Ripley Laundromat has 20 washers: 14 Econ-O top-loaders and a mixture of Huebsch and Maytag front-loaders, along with 18 dryers. The top-load washers cost $1.50 to operate, while the others are $2. All dryers run on segments of time purchased for 25 cents.

"I haven't raised my prices in a while," Crossman said. Declining business prompted him to close the self-service car wash a few years ago.

The laundry's proprietors felt the 2008 economic recession, but not through reduced sales. Their credit card interest rates went up.

"You never miss a payment, and then all of a sudden, your interest goes from 7 percent to 19," Alton Crossman said.

A few regulars use only half the laundry's services. With washers available at home, they arrive with baskets of damp clothing and bedding.

"That's fine," Crossman said. "Some places in the bigger cities don't allow that. If you don't wash, you don't dry."

He said revenues have climbed slightly in recent years.

The laundry's overhead is lower than it was previously, because the owners have paid off the loan they took out to buy the property. But there are still utility bills and the finance charges on the new equipment they added to the laundry's equipment roster.

"The cost of these machines will surprise you," Alton Crossman said. For the four new washers, six dryers and hot-water tank they purchased recently, the cost was $28,000.

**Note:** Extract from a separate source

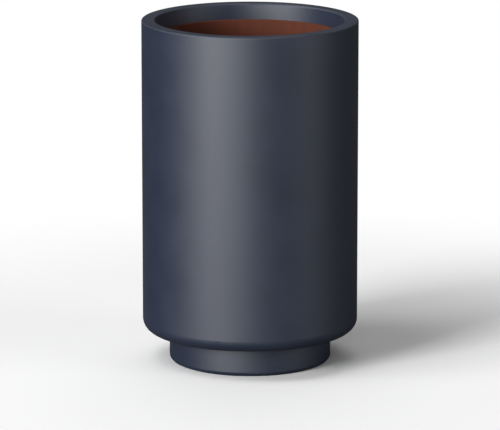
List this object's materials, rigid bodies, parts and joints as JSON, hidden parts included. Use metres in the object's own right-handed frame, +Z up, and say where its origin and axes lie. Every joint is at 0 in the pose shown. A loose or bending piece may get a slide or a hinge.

Every day of the year, Alton Crossman drives from his nearby house to unlock the laundry's doors at 8 a.m. He returns at 9:30 p.m. to lock them. When there are machines to be fixed, emptied of coins or the bill-changer needs to be filled with quarters and emptied of banknotes, he performs those duties. But the laundry is usually unstaffed and watched via cameras linked to the owners' home.

"You'll look at the cameras and nobody's in here," Alton Crossman said. "But we'll find money in the machines. It's like they were in here when I wasn't looking!"